Author(s): Nordenskjöld, Dr. Otto, J. Gunnar Andersson, C. A. Larsen, & C. Skottsberg

Copyright: 1904, Dietrich Reimer, Berlin
Specifications: 1st German ed, 8vo, 2 vol, vol I pp.xxii, 373, frontis, 1 photo plate, 132 bw photos, 6 illus, plan, 3 maps, vol II pp.v, 411, photo frontis, 1 photo plate, 106 bw photos, 16 illus, 2 plans, 7 maps (4 color, 2 fldg in back), dec green cloth
Condition: xlib, in custom oatmeal-cloth solander box w/ red leather spine label, fine, cloth rubbed/spines darkened, vol I frontis loose, ‘Cancelled’ stamp on both title pages, maps w/ orig folds/no tears, very good

Nordenskjöld (1869 – 1928) was a Finnish and Swedish geologist, geographer, and polar explorer.
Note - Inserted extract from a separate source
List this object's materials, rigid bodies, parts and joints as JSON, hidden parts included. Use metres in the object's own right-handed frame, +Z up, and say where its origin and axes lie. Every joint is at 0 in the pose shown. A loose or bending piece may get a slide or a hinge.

He led the Swedish Antarctic Expedition (1901-04), in the ship ‘Antarctic’, on the opposite side of the continent from Scott's British National Antarctic Expedition. The expedition visited the Falkland Islands before the ship, commanded by Antarctic veteran Carl Larsen, dropped Nordenskjöld's party off on Snow Hill Island off the coast of the Antarctic Peninsula. Nordenskjöld overwintered on the island, while ‘Antarctic’ returned to the Falklands. The following summer Larsen brought her south, intending to retrieve Nordenskjöld’s party, but she became trapped in ice which eventually crushed her hull, forcing Larsen and his crew to overwinter in a hastily constructed shelter on Paulet Island. Larsen and Nordenskjöld finally rendezvoused at their fall-back rescue hut at Hope Bay in late 1903, where they were picked up by the Argentine Navy corvette ‘Uruguay’ which had been dispatched when ‘Antarctic’ had failed to make her appointed return to South America the previous year. Despite its end and the great hardships endured, the expedition was considered a scientific success, with the parties having explored much of the eastern coast of Graham Land, including Cape Longing, James Ross Island, the Joinville Island group, and the Palmer Archipelago. The expedition, which also recovered valuable geological samples and samples of marine animals, earned Nordenskjöld lasting fame at home, but its huge cost left him greatly in debt.

This two-volume German edition of Nordenskjöld’s ‘Antarctica’ has a lovely cover illustration of the ‘Antarctic’ sinking and more material than in the 1977 English translation. Scarce.

See Conrad pg.103, Renard 1150, Rosove pg.281, Taurus 32. In German.